Neste sentido, inúmeros mestres coleccionadores constituem exemplos históricos. Veja-se o exemplo de Zhang Boqu (1898-1982), que arriscou a ruína para adquirir, com a sua imensa fortuna, a peça Ping Fu Tie (Decalque de Ping Fu) pelo calígrafo da Dinastia Jin, Lu Ji, o exemplo mais antigo de uma caligrafia chinesa criada por uma celebridade, ou a pintura Saída de Primavera pelo artista da Dinastia Sui, Zhan Ziqian, o mais antigo rolo horizontal representando uma paisagem existente na China, ou ainda duas caligrafias por notáveis poetas da Dinastia Tang, Poema sobre Zhang Hao Hão, por Du Mu, e Shangyang Tai Tie, por Li Bai. O seu propósito não foi o do benefício privado, mas o de voluntária e responsavelmente preservar a essência da cultura chinesa. Zhang desbaratou a sua fortuna na aquisição destas relíquias preciosas, que acabariam todas por ser doadas a instituições públicas. Com grande esforço, conseguiu salvaguardar estas icónicas obras primas da turbulência política da China, contribuindo enormemente para a nação e povo chineses.

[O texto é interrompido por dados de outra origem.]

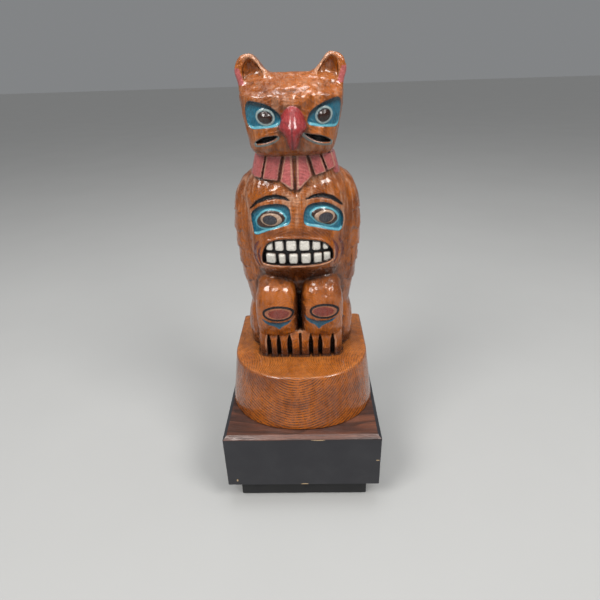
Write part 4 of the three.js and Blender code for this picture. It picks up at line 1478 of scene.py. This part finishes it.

O exemplo de Zhang ilustra precisamente o tipo de significativa contribuição que um coleccionador pode dar.

Assim, é evidente que as colecções privadas contribuem de modo crucial para a salvaguarda da cultura tradicional. Mesmo uma nação desenvolvida e rica será incapaz de reunir todas as suas relíquias mais preciosas em colecções públicas, que necessitam de ser complementadas por colecções privadas, assegurando tanto a conservação das peças como as expectativas nacionais. Numa palavra, as colecções privadas facilitam a circulação de relíquias e obras de arte no mercado, permitem a sua apreciação através de recursos financeiros próprios, inspiramnos a conservar a civilização e a proteger, legar e promover a cultura. Enquanto que as colecções públicas e privadas se complementam, podemos dizer que os coleccionadores privados se dedicam financeira e fisicamente a um verdadeiro trabalho de amor que ultrapassa o mero investimento, amando verdadeiramente as suas peças e fazendo tudo para as conservar intactas.

Xing Wen Ya Hui, uma associação de coleccionadores presente em Macau, foi fundada em Outubro de 2014, sendo que a 4ª Conferência Mundial de Coleccionadores Chineses será realizada em Novembro de 2014 em Xangai. Ao mesmo tempo, o Museu de Arte de Macau (MAM) organiza a exposição Delícias do Espírito: Obras de Arte de Colecções Privadas de Hong Kong e Macau. Com o apoio desta associação, o MAM pode agora apresentar extraordinárias obras de arte emprestadas por coleccionadores, proporcionando uma plataforma de intercâmbio de experiências neste campo, promovendo a conservação da cultura na comunidade e reforçando as trocas entre coleccionadores de Hong Kong e Macau. Esta exposição reflecte também a conferência de Xangai. As peças foram seleccionadas com base em critérios de autenticidade, valor histórico e artístico, raridade e características locais específicas.

Estamos profundamente gratos à associação Xing Wen Ya Hui pelo seu múltiplo apoio, incluindo a contribuição de ideias para a organização desta mostra. O MAM espera que o público possa apreciar esta exposição, cujas peças ajudarão os visitantes a compreender a cultura tradicional chinesa e a missão histórica de transmitir a nossa civilização. Desta perspectiva, os museus, coleccionadores e visitantes são todos parceiros na divulgação da cultura.

Apesar da mudança dos tempos e da ascensão e queda das dinastias e nações, as obras de arte perduram, transcendendo o tempo e as fronteiras geográficas para chegarem às mãos dos coleccionadores de hoje após muitas dificuldades e peripécias. Os méritos civilizacionais e o significado histórico destas peças não se manifesta apenas do ponto de vista do seu valor comercial, daí o grande fascínio de coleccionar arte. As obras de arte sempre proporcionaram aos seus coleccionadores verdadeiras delícias do espírito; há sempre uma alegria inefável que os leva a prosseguir a causa imortal de transmitir a cultura ao longo das gerações.